■ Description of the task
Extract, unchanged, every line from the top of the material below through the line with "over its foam.", and no more.
START
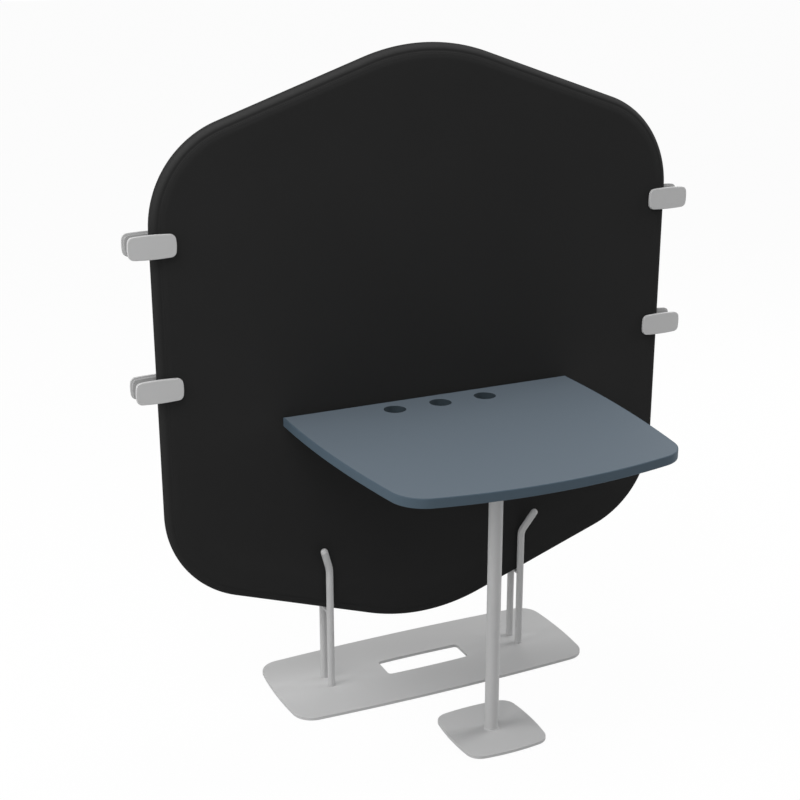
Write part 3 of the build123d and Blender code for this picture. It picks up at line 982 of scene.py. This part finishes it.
    def simulate(self, piece: bpy.types.Object) -> list[Vector]:
        """Blow the cloth out over its foam.

        Args:
            piece: the shell. Its mesh stays as it is, and no modifier is left on it.

        Returns:
            Where the simulation takes each vertex.
        """
        held = self.hold(piece)
        modifier = piece.modifiers.new("cloth", "CLOTH")
        self.cloth.apply(modifier.settings)
        modifier.settings.vertex_group_mass = held.name
        modifier.collision_settings.use_collision = False
        scene = bpy.context.scene
        for frame_number in range(1, self.cloth.frames + 1):
            scene.frame_set(frame_number)
        shaped = piece.evaluated_get(bpy.context.evaluated_depsgraph_get())
        moved = [vert.co.copy() for vert in shaped.to_mesh().vertices]
        shaped.to_mesh_clear()
        piece.modifiers.remove(modifier)
        piece.vertex_groups.remove(held)
        scene.frame_set(1)
        return moved

    def relax(self, piece: bpy.types.Object, rises: list[float]) -> list[float]:
        """Even out a height over each vertex and its neighbours, several times.

        Args:
            piece: the shell.
            rises: one height for each vertex.

        Returns:
            The evened heights.
        """
        neighbours: list[list[int]] = [[] for _ in rises]
        for edge in piece.data.edges:
            first, second = edge.vertices
            neighbours[first].append(second)
            neighbours[second].append(first)
        for _ in range(self.relax_rounds):
            rises = [(rise + sum(rises[near] for near in nears)) / (1 + len(nears))
                     for rise, nears in zip(rises, neighbours)]
        return rises

    def swell_cloth(self, piece: bpy.types.Object) -> None:
        """Let the cloth swell a little between its seams, as the simulation shows.

        Args:
            piece: the shell, a little smaller than its space. Its vertices are moved.
        """
        rest = [(vert.co.copy(), vert.normal.copy()) for vert in piece.data.vertices]
        moved = self.simulate(piece)
        rises = [(after - before).dot(normal) for (before, normal), after in zip(rest, moved)]
        rises = self.relax(piece, rises)
        log.info("the cloth swelled by %.2f mm at most", 1000 * max(rises))
        for vert, (before, normal), rise in zip(piece.data.vertices, rest, rises):
            vert.co = before + normal * max(-self.swell, min(self.swell, rise))

    def seam_places(self, inset: float) -> Iterable[tuple[Vector, Vector]]:
        """Walk round the outline in stitch steps.

        Args:
            inset: how far inside the outline the seam runs.

        Yields:
            Each stitch's place in X and Z with the seam's direction there.
        """
        for bend in self.bends():
            outward = -left_of(bend.way_in)
            radius = bend.radius - inset
            steps = max(1, round(radius * bend.turn / self.stitch_pitch))
            for step in range(steps):
                turned = Matrix.Rotation(bend.turn * step / steps, 2)
                yield bend.centre + turned @ (outward * radius), turned @ bend.way_in
            start = bend.run_start + left_of(bend.way_out) * inset
            steps = max(1, round(bend.run_length / self.stitch_pitch))
            for step in range(steps):
                yield start + bend.way_out * (bend.run_length * step / steps), bend.way_out

    def sew(self, face: Face) -> None:
        """Lay a row of stitches on the padded face's rounded edge, beside the seam's crease.

        Args:
            face: the side of the screen.
        """
        tree = BVHTree.FromObject(self.piece, bpy.context.evaluated_depsgraph_get())
        size = Matrix.Diagonal((self.stitch_length / 2, self.thread_radius, self.thread_radius, 1))
        places = []
        for place, way in self.seam_places(self.stitch_inset):
            start = Vector((place.x, self.mid_y + face.value * self.half_thickness * 2, place.y))
            hit, normal, _, _ = tree.ray_cast(start, Vector((0, -face.value, 0)))
            along = Vector((way.x, 0, way.y))
            along = (along - normal * along.dot(normal)).normalized()
            turned = Matrix((along, normal.cross(along), normal)).transposed().to_4x4()
            places.append(Matrix.Translation(hit) @ turned @ size)
        seam = bmesh.new()
        batch = bpy.data.meshes.new("stitch_batch")
        for first in range(0, len(places), self.stitch_batch):
            row = bmesh.new()
            for place in places[first:first + self.stitch_batch]:
                bmesh.ops.create_uvsphere(row, u_segments=self.stitch_sides, v_segments=self.stitch_rings,
                                          radius=1.0, matrix=place)
            row.to_mesh(batch)
            row.free()
            seam.from_mesh(batch)
        bpy.data.meshes.remove(batch)
        name = f"{face.name.lower()}_seam_stitches"
        stitches = new_piece(name, seam)
        smooth(stitches)
        self.paints.dress(stitches, SEAM_THREAD)
        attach(stitches, "root")
        log.info("made %s with %d faces", name, len(stitches.data.polygons))

    def build(self) -> None:
        """Make the padded screen and its stitched seams, and put them in place of the CAD layers."""
        piece = new_piece("padded_screen", self.shell())
        smooth(piece)
        self.press(piece, self.slack)
        self.swell_cloth(piece)
        self.press(piece, 0.0)
        self.paints.dress(piece, SCREEN_CLOTH)
        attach(piece, "root")
        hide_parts("front_cover", "back_cover", "front_pad", "back_pad")
        self.piece = piece
        log.info("made %s with %d faces", piece.name, len(piece.data.polygons))
        for face in Face:
            self.sew(face)


@dataclass
class DeskTop:
    """The desk top: laminated board, edge band and the brackets that carry its back edge."""

    paints: Paintbox

    def build(self) -> None:
        """Finish the desk top's layers and its fixings."""
        self.paints.dress_nodes(["desk_top_laminate", "desk_underside_laminate"], DESK_LAMINATE,
                                "desk_laminate")
        self.paints.dress_nodes(["desk_edge_band"], EDGE_BAND, "edge_band")
        # The core's colour is painted shade for the walls of the cable holes.
        self.paints.dress_nodes(["desk_core"], HOLE_SHADED_BOARD, "desk_board")
        self.paints.dress_nodes(["left_desk_bracket", "right_desk_bracket"], PAINTED_STEEL, "painted_steel")
        self.paints.dress_nodes(["bracket_wood_screws", "bracket_machine_screws", "leg_plate_screws"],
                                ZINC, "zinc_steel")


@dataclass
class Weld:
    """A fillet weld's bead round an upright tube, with the ripple of its runs."""

    name: str
    place: Triple
    tube_radius: float
    size: float
    upwards: bool
    runs: int = 48
    ripple: float = 0.12
    arc_steps: int = 6
    merge_distance: float = 1e-6

    def build(self) -> bpy.types.Object:
        """Spin the bead's section round the tube.

        Returns:
            The bead, at its place in the shared frame.
        """
        mesh = bmesh.new()
        sense = 1 if self.upwards else -1
        foot = mesh.verts.new((self.tube_radius + self.size, 0, 0))
        corner = (self.tube_radius - self.size * self.ripple, 0, -sense * self.size * self.ripple)
        bmesh.ops.spin(mesh, geom=[foot], cent=corner, axis=(0, -sense, 0), angle=math.pi / 2,
                       steps=self.arc_steps, use_merge=False, use_duplicate=False)
        section = list(mesh.verts) + list(mesh.edges)
        bmesh.ops.spin(mesh, geom=section, cent=(0, 0, 0), axis=(0, 0, 1), angle=TURN, steps=2 * self.runs,
                       use_merge=True, use_duplicate=False)
        bmesh.ops.remove_doubles(mesh, verts=mesh.verts, dist=self.merge_distance)
        for vert in mesh.verts:
            turn = math.atan2(vert.co.y, vert.co.x)
            away = Vector((vert.co.x, vert.co.y, 0)).length - self.tube_radius
            swell = self.ripple * math.cos(self.runs * turn) * max(0.0, away) * abs(vert.co.z) / self.size
            vert.co += Vector((math.cos(turn), math.sin(turn), sense)) * swell
        bmesh.ops.translate(mesh, verts=mesh.verts, vec=self.place)
        bmesh.ops.recalc_face_normals(mesh, faces=mesh.faces)
        bead = new_piece(self.name, mesh)
        smooth(bead)
        return bead


@dataclass
class SteelStand:
    """The leg with its foot plate, and the base plate with its rods."""

    paints: Paintbox
    bead: float = 0.0022

    def build(self) -> None:
        """Finish the painted steel and the glides under it."""
        steel = ["leg_tube", "leg_top_plate", "foot_plate", "base_plate"]
        steel += [f"{side}_{row}_rod" for side in ("left", "right") for row in ("front", "back")]
        steel += [f"{side}_cross_bar" for side in ("left", "right")]
        self.paints.dress_nodes(steel, PAINTED_STEEL, "painted_steel")
        self.paints.dress_nodes(["rod_screws"], ZINC, "zinc_steel")
        self.paints.dress_nodes(["foot_glides", "base_glides"], RUBBER, "black_rubber")
        low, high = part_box("leg_tube")
        middle = (low + high) / 2
        radius = (high.x - low.x) / 2
        for name, z, upwards in (("leg_foot_weld", low.z, True), ("leg_top_weld", high.z, False)):
            bead = Weld(name, (middle.x, middle.y, z), radius, self.bead, upwards).build()
            self.paints.dress(bead, PAINTED_STEEL)
            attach(bead, "root")
            log.info("made %s", name)


@dataclass
class LinkClip:
    """One linking clip: two plates, their grip pads, the sleeve between them and its screw."""

    paints: Paintbox
    name: str

    def build(self) -> None:
        """Finish the clip's pieces."""
        self.paints.dress_nodes([f"{self.name}_front_plate", f"{self.name}_back_plate"], PAINTED_STEEL,
                                "painted_steel")
        self.paints.dress_nodes([f"{self.name}_front_grip_pad", f"{self.name}_back_grip_pad"], GREY_RUBBER,
                                "grey_rubber")
        self.paints.dress_nodes([f"{self.name}_sleeve", f"{self.name}_screw"], ZINC, "zinc_steel")


@dataclass
class ScreenCore:
    """What the cloth hides: the timber frame, its felt infill and the threaded bushes."""

    paints: Paintbox

    def build(self) -> None:
        """Finish the hidden layers."""
        self.paints.dress_nodes(["screen_frame"], PLYWOOD, "frame_timber")
        self.paints.dress_nodes(["acoustic_infill"], FELT, "felt_infill")
        self.paints.dress_nodes(["screen_inserts"], ZINC, "zinc_steel")


@dataclass(frozen=True)
class Lamp:
    """One soft square lamp, with its side in metres and its power in watts."""

    name: str
    place: Triple
    power: float
    size: float = 2.2

    def hang(self, aim: Triple) -> None:
        """Hang the lamp in the scene.

        Args:
            aim: the point that it looks at.
        """
        data = bpy.data.lights.new(self.name, "AREA")
        data.size = self.size
        data.energy = self.power
        lamp = bpy.data.objects.new(self.name, data)
        lamp.location = self.place
        look = Vector(aim) - Vector(self.place)
        lamp.rotation_euler = look.to_track_quat("-Z", "Y").to_euler()
        bpy.context.scene.collection.objects.link(lamp)


@dataclass
class Studio:
    """A pale floor, an even sky, soft lamps and the camera at the photograph's angle."""

    camera_at: Triple = (-1.4938, -2.8110, 1.8600)
    tilt: float = 71.460
    roll: float = -0.055
    heading: float = -25.041
    lens: float = 65.918
    sensor: float = 36.0
    clip: Stretch = (0.05, 200.0)
    floor_half: float = 30.0
    floor_drop: float = 0.0005
    sky: float = 0.30
    floor_tone: float = 0.60
    floor_glow: float = 0.93
    white: float = 1.0
    aim: Triple = (0.0, 0.1, 0.8)
    lamps: tuple[Lamp, ...] = (
        Lamp("high_left_lamp", (-1.819, -0.95, 4.437), 57.5),
        Lamp("left_lamp", (-3.806, 0.1, 2.575), 61.0),
        Lamp("front_lamp", (-1.903, -3.196, 2.575), 24.0),
        Lamp("right_lamp", (3.806, 0.1, 2.575), 72.0),
        Lamp("back_lamp", (1.485, 1.585, 4.437), 27.0),
    )

    def camera(self) -> None:
        """Place the camera."""
        data = bpy.data.cameras.new("camera")
        data.lens = self.lens
        data.sensor_width = self.sensor
        data.clip_start, data.clip_end = self.clip
        camera = bpy.data.objects.new("camera", data)
        camera.location = self.camera_at
        turn = Matrix.Identity(3)
        for angle, axis in ((self.heading, "Z"), (self.tilt, "X"), (self.roll, "Z")):
            turn = turn @ Matrix.Rotation(math.radians(angle), 3, axis)
        camera.rotation_euler = turn.to_euler()
        bpy.context.scene.collection.objects.link(camera)
        bpy.context.scene.camera = camera

    def floor(self) -> None:
        """Lay the pale floor, which shows white but for the object's shadow."""
        mesh = bmesh.new()
        bmesh.ops.create_grid(mesh, x_segments=1, y_segments=1, size=self.floor_half)
        bmesh.ops.translate(mesh, verts=mesh.verts, vec=(0, 0, -self.floor_drop))
        plane = new_piece("studio_floor", mesh)
        paint = Shader("studio_floor")
        matt = paint.node("BsdfDiffuse", {"Color": rgba(grey(self.floor_tone))})
        # The glow makes up for what the paint, lit at a plain level, lacks to white.
        level = self.white + (1 - self.floor_tone) * (1 / self.floor_glow - 1)
        glow = paint.node("Emission", {"Color": rgba(grey(self.white)), "Strength": level})
        share = paint.math("MULTIPLY", paint.seen_directly(), self.floor_glow)
        paint.close(paint.node("MixShader", {"0": share, "1": matt.outputs[0], "2": glow.outputs[0]}))
        plane.data.materials.append(paint.material)

    def world(self) -> None:
        """Give the world an even pale sky that shows white behind the object."""
        world = bpy.data.worlds.new("studio_sky")
        bpy.context.scene.world = world
        sky = Nodes(world, "OutputWorld")
        level = sky.span(sky.seen_directly(), self.sky, self.white)
        sky.close(sky.node("Background", {"Color": rgba(grey(self.white)), "Strength": level}))

    def build(self) -> None:
        """Set up the whole studio."""
        self.camera()
        self.floor()
        self.world()
        for lamp in self.lamps:
            lamp.hang(self.aim)
        bpy.context.scene.view_settings.view_transform = "Standard"


def main() -> None:
    """Build the studio and dress the object, one sub-assembly after another."""
    logging.basicConfig(level=logging.INFO, format="%(name)s: %(message)s")
    paints = Paintbox()
    Studio().build()
    PaddedScreen(paints).build()
    ScreenCore(paints).build()
    DeskTop(paints).build()
    SteelStand(paints).build()
    for level in ("upper", "lower"):
        for side in ("left", "right"):
            LinkClip(paints, f"{level}_{side}_clip").build()


if __name__ == "__main__":
    main()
END
■ Output below
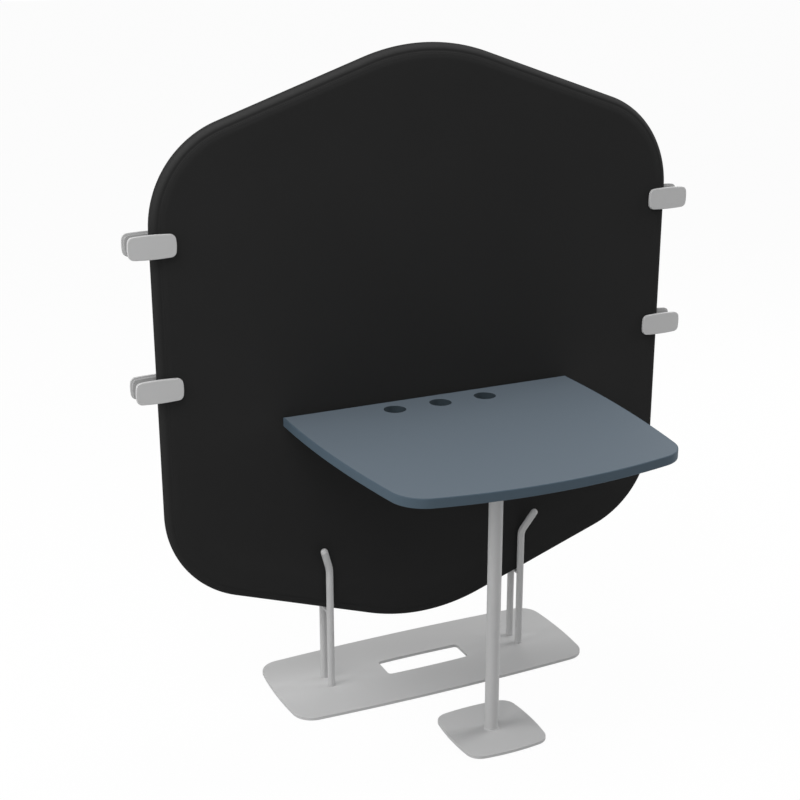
Write part 3 of the build123d and Blender code for this picture. It picks up at line 982 of scene.py. This part finishes it.
    def simulate(self, piece: bpy.types.Object) -> list[Vector]:
        """Blow the cloth out over its foam.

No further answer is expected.